Benjamin Holzer aus Biel BE spürte am 3. August 2020 plötzlich starke Schmerzen im rechten Unterschenkel. Er zitterte am ganzen Körper und hatte hohes Fieber. «Es kam wie aus dem Nichts», erzählt der heute 40-Jährige, der damals 200 Kilo wog. Die Ärzte im Inselspital operierten ihn noch in der gleichen Nacht. Dabei stellten sie fest, dass die Haut am Unterschenkel, das darunterliegende Gewebe und die Lymphwege stark entzündet waren.
Weitere zehn Operationen folgten, die meisten davon in Vollnarkose. Zuletzt trugen die Ärzte grossflächig Gewebe ab und deckten die Wunde mit transplantierter Haut vom gesunden Bein. Erst jetzt war die Infektion besiegt. «Ich war fix und fertig», erinnert sich Benjamin Holzer.
«Spitalärzte halfen mir nicht weiter»
Am 9. September 2020 konnte Holzer das Berner Inselspital verlassen. Sein Unterschenkel ist seither zweieinhalb Zentimeter dünner als vorher. Er muss das Bein sein Leben lang akribisch pflegen, weil transplantierte Haut schnell reissen und sich entzünden kann. Zudem muss er den Unterschenkel mindestens jeden zweiten Tag von der Spitex einfetten, polstern und einbandagieren lassen.
Genau das wurde nach Benjamin Holzers Heimkehr zum Problem. Denn die Ärzte fanden keine Klinik, welche die Rehabilitation übernahm. «Die Ärzte im Inselspital halfen mir überhaupt nicht weiter», sagt Holzer. Schliesslich zog er zu seiner 72-jährigen Mutter, einer gelernten Krankenschwester. Im Kinderzimmer päppelte sie ihren Sohn wieder auf.

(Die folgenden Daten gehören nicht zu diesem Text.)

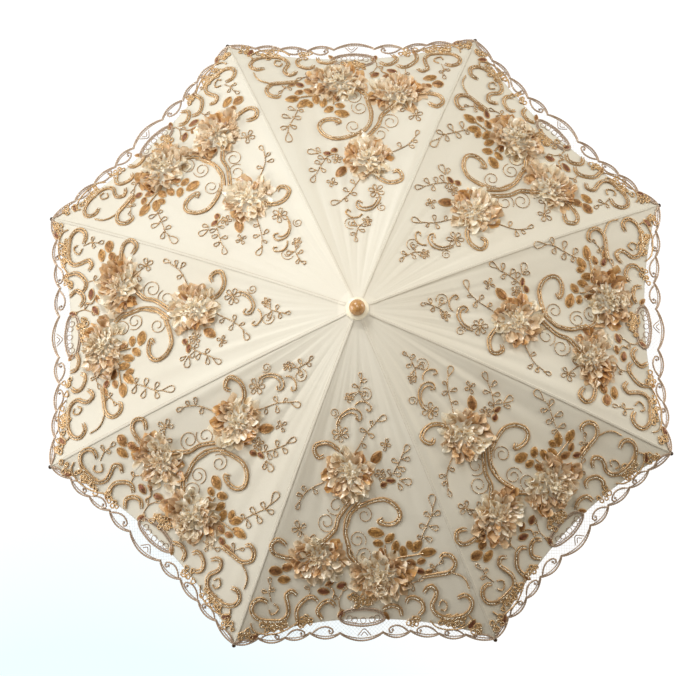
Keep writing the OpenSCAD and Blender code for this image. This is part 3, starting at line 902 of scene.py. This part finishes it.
PLAIN = {
    # light tone, dark tone, metallic, roughness, the grain's scale, detail and distortion, relief, coat
    "wood": ((0.53, 0.29, 0.10), (0.33, 0.15, 0.04), 0.0, 0.35, 420.0, 5.0, 0.4, 0.08, 0.4),
    "ivory_plastic": ((0.86, 0.79, 0.62), (0.80, 0.71, 0.53), 0.0, 0.35, 220.0, 4.0, 0.0, 0.08, 0.2),
    "brass": ((0.80, 0.60, 0.28), (0.62, 0.43, 0.17), 1.0, 0.28, 300.0, 6.0, 0.2, 0.2),
    "shaft_steel": ((0.62, 0.62, 0.64), (0.52, 0.52, 0.54), 1.0, 0.22, 350.0, 6.0, 0.2, 0.02),
    "rib_steel": ((0.70, 0.69, 0.66), (0.55, 0.54, 0.52), 1.0, 0.34, 500.0, 6.0, 0.2, 0.2),
    "spring_steel": ((0.55, 0.55, 0.57), (0.40, 0.40, 0.43), 1.0, 0.3, 500.0, 6.0, 0.2, 0.2),
    "wire": ((0.62, 0.62, 0.63), (0.48, 0.48, 0.50), 1.0, 0.3, 700.0, 6.0, 0.2, 0.2),
    "tip_metal": ((0.10, 0.06, 0.03), (0.05, 0.03, 0.02), 0.7, 0.35, 500.0, 6.0, 0.2, 0.2),
}
NODE_MATERIALS = {name: plain_material(name, *values) for name, values in PLAIN.items()}
NODE_MATERIALS["satin"] = SATIN


def dress_frame():
    """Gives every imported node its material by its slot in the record."""
    for row in frame["record"]["subparts"]:
        node = frame["nodes"][row["node"]]
        node.data.materials.clear()
        node.data.materials.append(NODE_MATERIALS[row["material_slot"]])


dress_frame()


# ---------- pieces of one half gore ----------

def folds_with(made, rib):
    """Rides on the rib, with a mesh of its own."""
    body = f"rib_{rib}"
    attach(made, body)
    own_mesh(made)


def cloth_patch(azimuth, side):
    """Half a gore of satin, from its rib to the middle line, as a thin closed sheet."""
    rows, cols = 110, 44
    share = np.linspace(0, 1, cols)[None]
    down = np.linspace(0, 1, rows)[:, None]
    slope = math.tan(HALF) * (1 - share) * side
    end = np.full_like(share, TIP_Y)
    for _ in range(30):
        end = hem_y(end * slope)
    start = CLOTH_R0 * math.cos(HALF)
    y = start + (end - start) * down
    x = y * slope
    layers = [lay(np.stack([x, y, np.full_like(x, h)], -1), azimuth) for h in (0, CLOTH_T)]
    cloth = Patch()
    top = layers[1] if side > 0 else layers[1][:, ::-1]
    low = layers[0] if side < 0 else layers[0][:, ::-1]
    cloth.grid(top)
    cloth.grid(low)
    count = rows * cols
    upper = np.arange(count).reshape(rows, cols)
    lower = np.arange(count, 2 * count).reshape(rows, cols)[:, ::-1]
    for a, b in ((upper[0], lower[0]), (upper[-1][::-1], lower[-1][::-1]), (upper[::-1, 0], lower[::-1, 0]),
                 (upper[:, -1], lower[:, -1])):
        cloth.quads.append(np.stack([a[:-1], b[:-1], b[1:], a[1:]], -1))
    area = float(np.linalg.norm(np.cross(layers[0][1:, :-1] - layers[0][:-1, :-1],
                                         layers[0][:-1, 1:] - layers[0][:-1, :-1]), axis=-1).sum())
    normal = cloth_normal(x, y, azimuth)
    flipped = normal[:, ::-1]
    normals = np.concatenate([(normal if side > 0 else flipped).reshape(-1, 3),
                              -(normal if side < 0 else flipped).reshape(-1, 3)])
    return cloth, normals, area


def build_half(rib, side):
    """Cloth and lace of one half gore; side 1 is the half clockwise of the rib, and -1 the other."""
    azimuth = HALF + (rib - 1) * 2 * HALF - side * HALF
    label = f"{rib}_{'a' if side > 0 else 'b'}"
    rng = random.Random(100 * rib + side)
    cords, beads, petals, leaves, net, edging = Patch(), Patch(), Patch(), Patch(), Patch(), Patch()

    def mine(points):
        return np.mean([p[0] for p in points]) * side > 0

    for points, bead_side in SCROLLS.values():
        if mine(points):
            add_scroll(cords, beads, points, bead_side, rng)
    for points in CORDS.values():
        if mine(points):
            add_thread(cords, beads, points, rng, 0.0010, 0.45)
    for stem, loops in SPRIGS:
        if mine(stem):
            add_thread(cords, beads, stem, rng)
            for x, y, heading, length in loops:
                add_thread(cords, beads, loop_points(x, y, heading + rng.uniform(-8, 8), length), rng)
    for x, y, radius, count in DAISIES:
        if x * side > 0:
            for i in range(count):
                add_thread(cords, beads, loop_points(x, y, 360 * i / count + 20, radius), rng)
    for x, y, radius, start, hand in CURLS:
        if x * side > 0:
            add_thread(cords, beads, curl_points(x, y, radius, start, hand), rng, 0.0005, 0.6)
    for x, y, heading, length, width, tone in LEAVES:
        if x * side > 0:
            add_leaf(leaves, cords, x, y, heading, length, width, tone, rng)
    for x, y, wide, deep in KNOTS:
        if x * side > 0:
            add_knot(cords, beads, x, y, wide, deep, rng)
    for x, y, wide, deep, outer, petal, pale, brown in FLOWERS:
        if x * side > 0:
            add_flower(petals, x, y, wide, deep, outer, petal, pale, brown, rng)
    if side > 0:
        add_rose(petals, 21, 326, 10, rng)
    add_medallion(edging, side)
    add_net(net, side)
    add_edge(edging, side, rng)
    add_rib_edge(edging, side)

    cloth, normals, area = cloth_patch(azimuth, side)
    satin = make_object(f"satin_{label}", cloth, SATIN, normals=normals)
    trims = []
    for name, patch, material, slot in (
            ("cords", cords, GIMP, "lace_cord"), ("beads", beads, BEADS, "lace_cord"),
            ("petals", petals, PETALS, "petal_ribbon"), ("leaves", leaves, LEAF, "leaf_thread"),
            ("net", net, NET, "net"), ("edging", edging, EDGING, "lace_cord")):
        if patch.count:
            patch.lay(azimuth, name not in ("net", "edging"))
            trims.append(make_object(f"{name}_{label}", patch, material, name != "beads"))
    for made in [satin] + trims:
        folds_with(made, rib)
    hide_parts(f"canopy_{rib}")


def build_seam(rib):
    """The felled seam over a rib: a low folded strip, its edge line and one row of stitches; the edge line is a
    thread darker than the satin that paints the shadow along the strip's edge.
    """
    azimuth = HALF + (rib - 1) * 2 * HALF
    strip, thread = Patch(), Patch()
    r = np.linspace(SEAM_START, TIP_R + 0.001, 200)
    z = cloth_height(r) + CLOTH_T

    def slim(at):
        """The seam's share of its full width, which narrows to the rib tip."""
        return (smooth((TIP_R + 0.004 - at) / 0.03) * 0.7 + 0.3)[:, None]

    across = np.array([-1.75, -1.7, -0.9, 0, 0.9, 1.7, 1.75]) * MM
    lift = np.array([-0.1, 0.25, 0.34, 0.42, 0.4, 0.36, -0.1]) * MM
    along = np.broadcast_to(r[:, None], (len(r), len(across)))
    strip.grid(np.stack([along, across[None] * slim(r), z[:, None] + lift[None]], -1))
    turn = np.linspace(0, 2 * np.pi, 5, endpoint=False)[None]

    def sew(at, aside, height, radius):
        """A length of thread through the distances at from the axis, aside of the rib's middle."""
        out = np.broadcast_to(at[:, None], (len(at), 5))
        beside = aside * slim(at) + radius * np.cos(turn)
        up = (cloth_height(at) + CLOTH_T + height)[:, None] + radius * np.sin(turn)
        thread.grid(np.stack([out, beside, up], -1), 0.5, None, wrap=True)

    # painted shadow: this unbroken darker thread along the strip's edge stands for the shadow line there
    sew(r, -1.9 * MM, 0.1 * MM, 0.22 * MM)
    stitch, pitch = 0.0022, 0.0036
    for start in np.arange(0.018, TIP_R - 0.004, pitch):
        sew(np.linspace(start, start + stitch, 4), 1.1 * MM, np.array([0.1, 0.4, 0.4, 0.1]) * MM, 0.15 * MM)
    c, s = math.cos(azimuth), math.sin(azimuth)
    turned = np.array([[c, -s, 0], [s, c, 0], [0, 0, 1]])
    for patch in (strip, thread):
        patch.points = [np.concatenate(patch.points) @ turned.T]
    for name, patch, material, slot in (("seam", strip, SEAM, "satin"),
                                        ("seam_stitches_and_edge_shadow", thread, STITCH_AND_EDGE_SHADOW, "leaf_thread")):
        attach(make_object(f"{name}_{rib}", patch, material), f"rib_{rib}")


for rib in range(1, GORES + 1):
    for side in (1, -1):
        build_half(rib, side)
    build_seam(rib)


# ---------- stage and light ----------

def build_stage():
    """A plain pale floor well below the handle, white with a soft patch of pale blue in front on the left."""
    look = Look(bpy.data.materials.new("floor"))
    patch = look.texture("Gradient", gradient_type="SPHERICAL")
    look.mapped(patch, Location=(-0.45, -0.75, 0))
    tint = look.ramp(patch, (0.2, grey(0.90)), (0.55, (0.72, 0.83, 0.88)))
    look.shade(Emission_Color=tint, Emission_Strength=1.05, Base_Color=look.mix(0.85, tint, grey(0.0)),
               Roughness=0.8)
    bpy.ops.mesh.primitive_plane_add(size=40, location=(0, 0, FLOOR_Z))
    floor = bpy.context.object
    floor.name = "floor"
    floor.data.materials.append(look.owner)


def add_light(name, place, size, power, colour):
    """A round soft light that faces the canopy."""
    lamp = bpy.data.lights.new(name, "AREA")
    lamp.shape = "DISK"
    lamp.size = size
    lamp.energy = power
    lamp.color = colour
    made = bpy.data.objects.new(name, lamp)
    made.location = place
    made.rotation_euler = (Vector((0, 0, 0.45)) - Vector(place)).to_track_quat("-Z", "Y").to_euler()
    bpy.context.scene.collection.objects.link(made)


def light_scene():
    """Soft lights behind, left and right, a dim studio above and a pale band along the horizon."""
    look = Look(bpy.data.worlds.new("studio"))
    where = look.nodes.new("ShaderNodeTexCoord")
    split = look.nodes.new("ShaderNodeSeparateXYZ")
    look.give(split.inputs[0], where.outputs["Generated"])
    sky = look.ramp(split.outputs["Z"], (0.0, (0.84, 0.83, 0.81)), (0.08, (0.62, 0.60, 0.57)),
                    (0.35, (0.115, 0.099, 0.076)))
    look.give(look.nodes["Background"].inputs["Color"], sky)
    bpy.context.scene.world = look.owner
    add_light("key", (-1.2, 2.4, 2.9), 1.5, 90, (0.95, 0.985, 1.0))
    add_light("side", (-3.4, -0.3, 1.2), 2.2, 92, (0.98, 0.99, 1.0))
    add_light("fill", (3.2, 1.0, 1.1), 1.8, 55, (1.0, 0.96, 0.88))
    add_light("top", (0.0, 0.05, 1.2), 0.3, 1.9, (1.0, 0.98, 0.95))
    bpy.context.scene.view_settings.view_transform = "Standard"


build_stage()
light_scene()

Krankenkasse verweigerte Zahlung
Hinzu kam: Auch mit der Krankenkasse Groupe Mutuel gab es Schwierigkeiten. Sie weigerte sich, die Kosten von Fr. 524.30 zu übernehmen für den Gazeverband Bactigras, der mit Antibiotika beschichtet ist. Das brachte Wenigverdiener Holzer in finanzielle Probleme. Er sagt: «Ich fühlte mich völlig allein gelassen und hatte nicht die Kraft, mich zu wehren.» Die Stiftung Pro Infirmis sprang schliesslich ein und übernahm die Kosten für den Verband.

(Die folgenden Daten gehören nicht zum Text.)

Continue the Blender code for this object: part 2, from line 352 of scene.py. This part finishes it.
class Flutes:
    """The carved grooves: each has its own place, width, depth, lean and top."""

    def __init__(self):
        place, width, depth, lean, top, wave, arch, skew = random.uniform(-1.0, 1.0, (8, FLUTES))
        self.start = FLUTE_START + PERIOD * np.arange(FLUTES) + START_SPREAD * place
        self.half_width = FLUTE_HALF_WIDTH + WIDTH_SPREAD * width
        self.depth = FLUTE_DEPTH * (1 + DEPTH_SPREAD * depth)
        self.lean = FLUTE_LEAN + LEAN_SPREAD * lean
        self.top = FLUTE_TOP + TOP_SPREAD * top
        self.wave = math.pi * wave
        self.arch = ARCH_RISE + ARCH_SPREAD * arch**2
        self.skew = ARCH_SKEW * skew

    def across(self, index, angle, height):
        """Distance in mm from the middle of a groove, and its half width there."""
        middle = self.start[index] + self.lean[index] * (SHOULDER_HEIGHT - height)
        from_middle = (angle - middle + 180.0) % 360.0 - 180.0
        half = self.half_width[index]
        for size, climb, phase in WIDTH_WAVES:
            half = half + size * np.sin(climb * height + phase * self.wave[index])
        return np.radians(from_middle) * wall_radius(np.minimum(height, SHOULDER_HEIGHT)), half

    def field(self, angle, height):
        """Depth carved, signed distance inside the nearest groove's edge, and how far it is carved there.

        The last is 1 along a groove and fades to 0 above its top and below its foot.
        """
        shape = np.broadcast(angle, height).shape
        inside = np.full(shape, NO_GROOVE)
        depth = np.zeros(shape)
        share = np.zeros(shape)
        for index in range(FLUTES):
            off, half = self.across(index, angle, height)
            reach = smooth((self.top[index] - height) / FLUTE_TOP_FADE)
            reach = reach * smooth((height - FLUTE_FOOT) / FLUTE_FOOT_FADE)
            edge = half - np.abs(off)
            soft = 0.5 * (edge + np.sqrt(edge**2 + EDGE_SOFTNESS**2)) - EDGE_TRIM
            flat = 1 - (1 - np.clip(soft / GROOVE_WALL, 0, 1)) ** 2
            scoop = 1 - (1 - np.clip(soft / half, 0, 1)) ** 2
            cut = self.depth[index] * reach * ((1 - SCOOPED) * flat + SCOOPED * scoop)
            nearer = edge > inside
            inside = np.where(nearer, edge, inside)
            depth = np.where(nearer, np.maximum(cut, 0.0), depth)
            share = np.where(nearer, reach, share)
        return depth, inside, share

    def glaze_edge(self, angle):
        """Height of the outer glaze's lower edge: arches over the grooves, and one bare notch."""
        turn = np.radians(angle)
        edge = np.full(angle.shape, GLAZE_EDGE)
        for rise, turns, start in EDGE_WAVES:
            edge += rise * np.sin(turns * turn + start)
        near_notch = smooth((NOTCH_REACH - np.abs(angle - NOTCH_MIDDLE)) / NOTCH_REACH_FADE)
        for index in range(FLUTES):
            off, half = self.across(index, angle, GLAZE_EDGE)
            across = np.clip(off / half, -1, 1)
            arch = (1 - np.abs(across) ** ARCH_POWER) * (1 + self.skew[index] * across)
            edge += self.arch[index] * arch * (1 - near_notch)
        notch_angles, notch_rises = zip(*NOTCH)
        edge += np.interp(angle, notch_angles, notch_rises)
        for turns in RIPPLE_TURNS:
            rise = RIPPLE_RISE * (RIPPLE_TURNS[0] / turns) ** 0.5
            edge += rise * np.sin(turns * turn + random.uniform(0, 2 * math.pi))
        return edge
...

Gesundheitstipp-Arzt Thomas Walser sagt dazu: «Die Ärzte hätten in einem Zeugnis klar festhalten müssen, dass der Patient Bactigras als Heilmittel immer noch braucht und nicht nur als Hilfsmittel, das von der Kasse nicht bezahlt werden muss.»
Als es ihm besser ging, reklamierte Holzer doch noch. Danach prüfte die Groupe Mutuel das Anliegen und stellte dabei fest, dass der Gazeverband Bactigras unerlässlich war. Sie übernahm schliesslich die Kosten und entschuldigte sich bei Holzer. Das Berner Inselspital nahm zu den Vorwürfen nicht Stellung. Man biete dem Patienten ein Gespräch an.
Das gilt bei einem Spitalaustritt
Das Spital muss
- notwendige Therapien oder Beratungen verordnen,
- einen Austrittsbericht ausstellen für den Hausarzt,
- Rezepte für Medikamente ausstellen,
- Hilfsmittel wie Rollstuhl, Krücken, Verbandsmaterial organisieren,
- ein Arbeitsunfähigkeitszeugnis ausstellen,
- Rehabilitation organisieren, falls diese vom Spital als nötig erachtet wird,
- der Spitex alle relevanten Angaben weitergeben und falls nötig Termin abmachen,
- über weitere Kontrolltermine im Spital informieren
Der Patient muss
- den Transport nach Hause organisieren und bezahlen, falls nicht Angehörige fahren,
- mit der Spitex einen Termin abmachen, falls dieser nicht sofort nötig ist,
- Mit dem Hausarzt einen Termin vereinbaren.